California to Disincentivize Sprawl--If We're Lucky
From the Los Angeles Times
Legislature takes aim at urban sprawl and global warming
A bill calling for financial incentives to target greenhouse gases
would be the first in the nation.
By Margot Roosevelt
Los Angeles Times Staff Writer
August 21, 2008
Will Californians drive less to reduce global warming? Maybe not on
our own -- but state officials are ready to nudge us.
The Legislature is on the verge of adopting the nation's first law to
control planet-warming gases by curbing sprawl. The bill, sponsored
by incoming state Senate leader Darrell Steinberg (D-Sacramento), is
expected to pass the Assembly today and the Senate on Friday.
Gov. Arnold Schwarzenegger has not taken a position on the bill, but
sponsors expect him to sign it once the state passes a budget.
The legislation, SB 375, would offer incentives to steer public funds
away from sprawled development. The state spends about $20 billion a
year on transportation, and under the new law, projects that meet
climate goals would get priority.
An earlier version of the bill was blocked last year by the building
industry and by organizations representing cities and counties.
Developers feared their suburban projects would be delayed or halted.

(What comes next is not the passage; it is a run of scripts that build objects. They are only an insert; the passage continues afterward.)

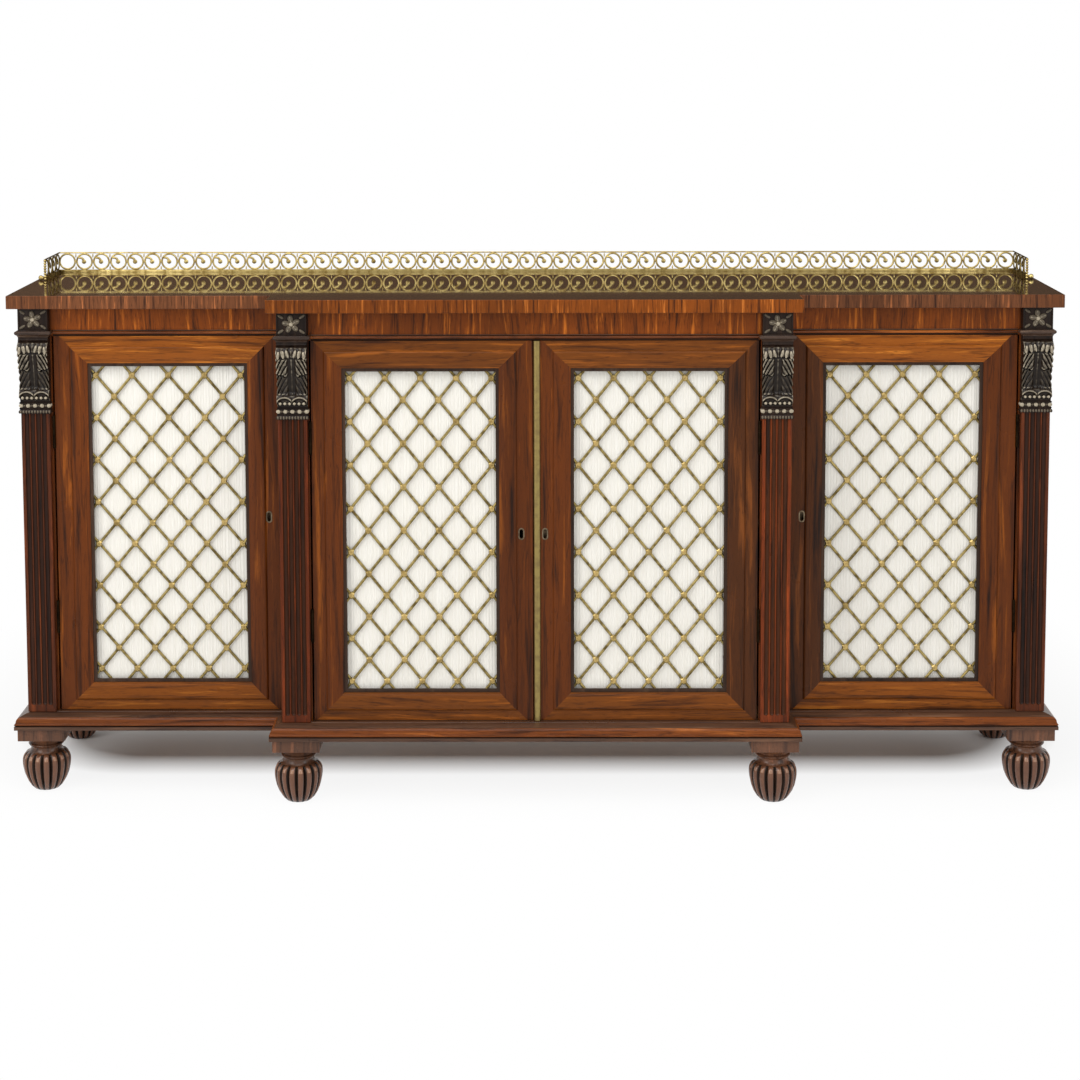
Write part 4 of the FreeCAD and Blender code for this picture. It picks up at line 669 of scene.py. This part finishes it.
def leaf_relief(s, h):
    """How far the carving stands out at s across (-1 to 1) and h up the console."""
    side = abs(s)
    depth = through(CONSOLE_SIDE, h)
    if h > LEAF_END:
        return depth
    if h < ARCHES_END:
        # two arches, each over its pearls
        arch = 11 + 9.5 * math.sqrt(max(0.0, 1 - ((side - 0.5) / 0.5) ** 2))
        ridge = math.exp(-((h - arch) / 2.5) ** 2)
        under = smooth_step(0, 4, arch - h)
        return depth + 3.0 * ridge - 2.6 * under
    # the tips of the upper leaf hang lower near its rib, each a little apart
    waist = 55 + 8 * side + 5 * (1 - frond(side, h))
    upper = h > waist
    tier_top, tier_low = (93, waist) if upper else (waist, ARCHES_END)
    down = min(max((tier_top - h) / (tier_top - tier_low), 0.0), 1.0)
    spread = smooth_step(0.2, 0.38, side) * smooth_step(0.0, 0.12, down)
    valley = math.exp(-((side - 0.14) / 0.1) ** 2)
    # the leaf hollows along its middle, and its edge stands out between the fronds
    relief = (3.8 if upper else 2.6) * spread * frond(side, h) - 1.6 * valley - 2.4
    relief += (3.0 if upper else 2.0) * down ** 2 * smooth_step(0.1, 0.5, side)
    relief -= 2.4 * smooth_step(0.8, 1.0, side) * (1 - frond(side, h))
    # the top of the leaf rolls over in three curls a side, with a dark hollow under them
    if upper:
        for at, wide, low in ((0.3, 0.12, 101), (0.62, 0.13, 102.5), (0.95, 0.12, 99)):
            relief += 5.4 * math.exp(-((side - at) / wide) ** 2 - ((h - low) / 7.0) ** 2)
        relief -= 2.4 * math.exp(-((h - 91.5) / 2.4) ** 2)
    return depth + relief


def make_consoles(name, centre_x, face):
    """Scrolled brackets carved with two tiers of hanging acanthus."""
    mesh = bmesh.new()
    low, half, front = CONSOLE_LOW, CONSOLE_HALF, face - SHAFT_OUT
    for x in (-centre_x, centre_x):
        grid = upright_grid(mesh, (x, face, (low + CONSOLE_HIGH) / 2), half * 2,
                            CONSOLE_HIGH - low, 64, 120)
        capped(mesh, rim_extruded(mesh, grid))
        for corner in grid:
            s, h = (corner.co.x - x) / half, corner.co.z - low
            if ARCHES_END < h < 96:
                # the outline follows the fronds
                notch = 0.08 * abs(s) ** 3 * (1 - frond(abs(s), h))
                corner.co.x = x + (corner.co.x - x) * (1 - notch)
            corner.co.y = front - leaf_relief(s, h)
        relief = set(grid)
        for part in {part for corner in grid for part in corner.link_faces}:
            # the flanks, the foot and the plain band under the cap take the dark ground,
            # which under the cap is painted shadow; above the waist the crests take the
            # painted highlight, below it the dimmer painted shade
            middle = part.calc_center_median()
            h = middle.z - low
            waist = 56 + 8 * abs(middle.x - x) / half
            flank = any(corner not in relief for corner in part.verts)
            part.material_index = (1 if flank or h > 111 or h < 4
                                   else 2 if 27 < h < waist else 0)
        for side in (-1, 1):
            # the rolled tips of the leaf, which catch the light and take the painted
            # highlight of the crests
            for at, wide, turn in ((0.24, 2.4, 0.3), (0.52, 2.9, 0.12), (0.84, 2.7, -0.1)):
                ball(mesh, (x + side * at * half, front - 18.2, low + 101.5 - 5 * at),
                     (wide, 2.4, 7.4), turn=side * turn)
        for i in range(6):
            ball(mesh, (x + (i - 2.5) * 8.4, front - 7.0, low + 9.5), (2.7, 3, 2.7))
    keep(name + "_acanthus_consoles", mesh, "carcase", CARVING,
         [name + "_pilaster_consoles"], sharp=60)


def make_neckings():
    """Row of pearls over a smaller gadrooned bead."""
    mesh = bmesh.new()
    for x, face in PILASTERS:
        front = face - SHAFT_OUT
        stepped_block(mesh, x, face, SHAFT_HALF, SHAFT_OUT, finish=1, levels=[
            (705, 0), (705.2, 2.4), (706.6, 3.4), (709.6, 3.4), (711.2, 2.0), (712.4, 1.2),
            (713.2, 2.2), (714.4, 2.4), (715, 1.2), (723, 1.2), (723.4, 2.4), (725, 2.4)])
        for i in range(9):
            # pearls with a thin reel between each two; the pearls take the painted
            # highlight of the crests, the reels and the smaller beads below the dimmer
            # painted shade
            reel = i % 2
            size = (1.3, 2.0, 2.4) if reel else (4.4, 4.2, 4.0)
            ball(mesh, (x + (i - 4) * 6.3, front - 0.1, 719.2), size,
                 finish=2 if reel else 0)
        for i in range(11):
            ball(mesh, (x + (i - 5) * 5.2, front - 2.2, 708.2), (2.3, 1.9, 2.9), finish=2)
        for side in (-1, 1):
            for y in (front + 5, front + 10.5):
                ball(mesh, (x + side * 26.3, y, 719.2), (2.6, 2.4, 3.6))
    keep("pearled_neckings", mesh, "carcase", CARVING,
         ["pilaster_neckings"], sharp=45)


def make_caps():
    """Small mouldings between the consoles and the rosettes."""
    mesh = bmesh.new()
    for x, face in PILASTERS:
        stepped_block(mesh, x, face, CONSOLE_HALF, CAP_OUT, [
            (845, 0.2), (845.6, 0.6), (847, 1.0), (848.6, 2.2), (849.8, 3.8), (850.2, 4.4),
            (850.8, 4.6), (851.2, 5.2), (852.4, 5.5), (854.2, 5.5), (855.2, 5.1),
            (855.6, 3.4), (856, 3.2)])
    keep("pilaster_cap_mouldings", mesh, "carcase", [CAP],
         ["pilaster_caps"])


def make_rosettes():
    """Square blocks, each with a five-petalled flower and a leaf in every corner."""
    mesh = bmesh.new()
    half, low, high = CONSOLE_HALF, FRIEZE_LOW, TOP_LOW
    middle = (low + high) / 2
    for x, face in PILASTERS:
        front = face - CAP_OUT
        slab(mesh, (x - half, front + 1.5, low), (x + half, face, high), finish=1,
             soften=0.6)
        # a raised rim: two uprights, and two strips between them
        for left, foot, right, head in (
                (-half, low, -24, high), (24, low, half, high),
                (-24, low, 24, low + 2.5), (-24, high - 2.5, 24, high)):
            slab(mesh, (x + left, front, foot), (x + right, front + 3, head), finish=1,
                 soften=0.4)
        for i in range(5):
            angle = math.radians(98 + 72 * i)
            petal = Vector((x + 9.4 * math.cos(angle), front + 0.6,
                            middle + 9.4 * math.sin(angle)))
            # each petal takes the dimmer painted shade, and the vein along it the painted
            # highlight of the crests
            ball(mesh, petal, (7.2, 3.0, 4.9), turn=-angle, finish=2)
            ball(mesh, petal + FRONT * 2.6, (5.4, 0.9, 0.9), turn=-angle)
        ball(mesh, (x, front - 1.0, middle), (4.0, 3.4, 4.0))
        for side_x in (-1, 1):
            for side_z in (-1, 1):
                ball(mesh, (x + side_x * 19, front + 1.0, middle + side_z * 13.5),
                     (6.4, 2.2, 2.6), turn=-math.atan2(side_z * 12, side_x * 18),
                     finish=2)
    keep("carved_rosette_blocks", mesh, "carcase", CARVING,
         ["rosette_blocks"], sharp=50)


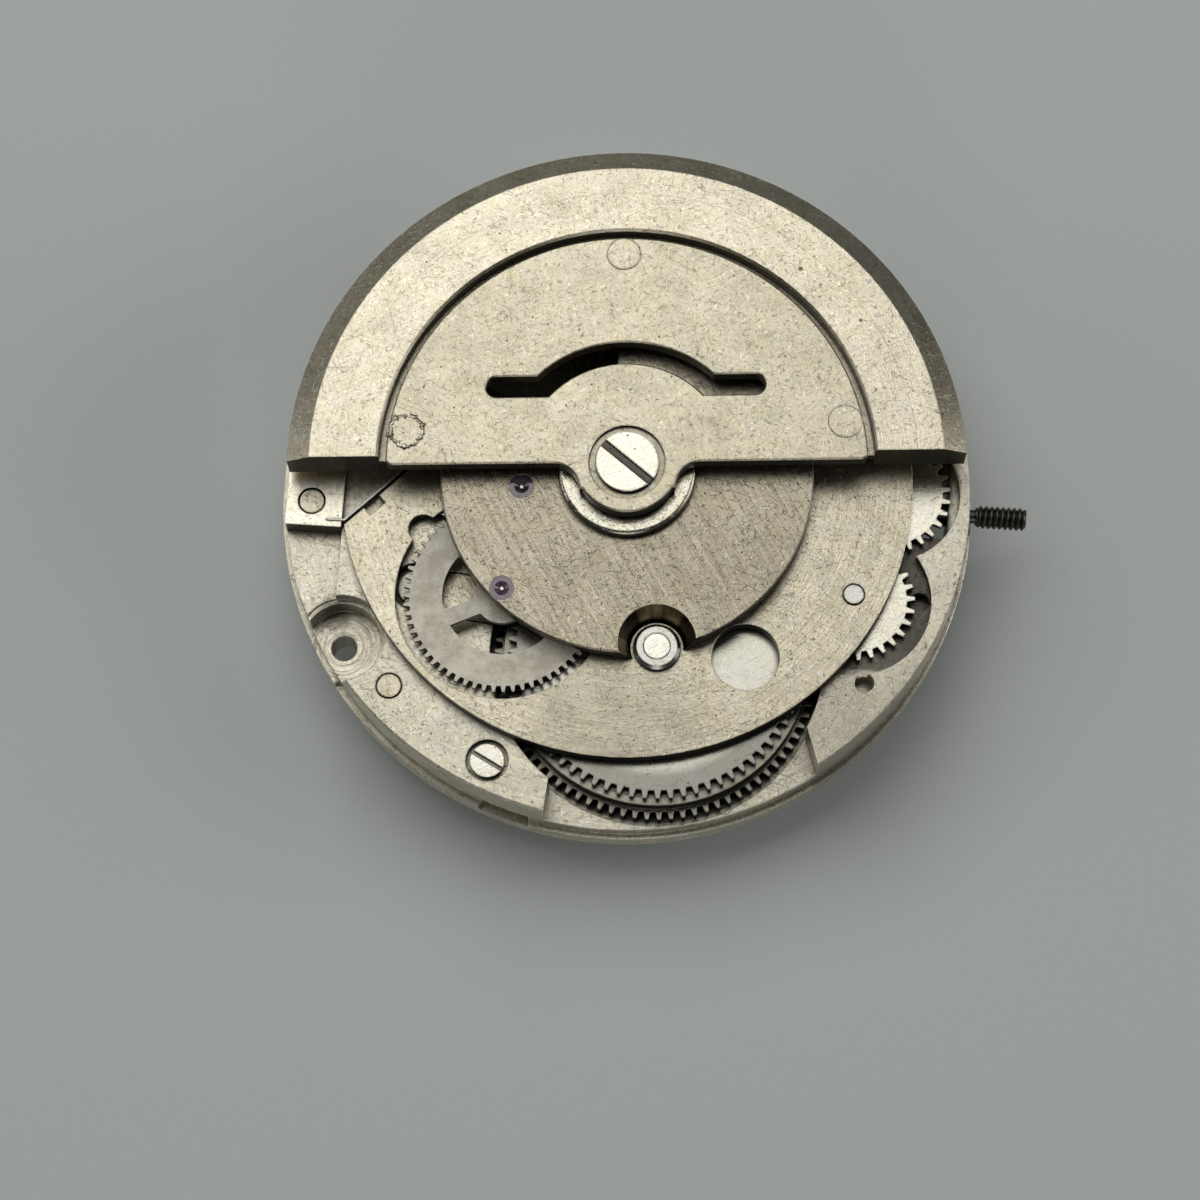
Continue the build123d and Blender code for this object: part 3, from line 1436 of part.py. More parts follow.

Local officials were wary of ceding zoning powers and transportation
planning to the state.
But momentum for the legislation has grown as the state seeks to
implement its landmark 2006 global warming law, which would slash
California's greenhouse gas emissions to 1990 levels by 2020, a 30%
cut from expected emissions. To accomplish that, state officials say,
fuel-efficient cars and factories won't be enough. Subdivisions,
commercial centers and highways must be planned so that Californians
can live and work closer together, reducing the amount they drive.
"Our communities must change the way they grow," Steinberg said.
A compromise 17,000-word bill was hammered out this month and
endorsed by builders, environmentalists and local officials. It
requires the state's 17 metropolitan planning organizations and its
regional transportation plans to meet concrete targets to reduce
global-warming emissions. The targets will be set by the state Air
Resources Board. "California led the way into our culture of car
dependence, so it is only appropriate that the state lead the way
out," said David Goldberg, a spokesman for Smart Growth America, a
Washington-based nonprofit. The law could "provide a model for other
states," he added, noting that the number of miles Americans drive
has risen at more than double the rate of population growth in recent
Scientists agree that the earth is heating up at a dangerous pace, in
part because of excess carbon dioxide and other gases from vehicles,
power plants and other human sources. The expected effects in
California include coastal flooding from rising sea levels, reduced
water supply and the disappearance of many species of plants and
animals, according to researchers.
The legislation would lead to better-designed communities and save
consumers on gas bills, advocates said. Thomas Adams, board president
of the California League of Conservation Voters, called it the most
important land-use bill in California since the Coastal Act in the
1970s. "It is also the first legislation to link transportation
funding with climate policy," he said.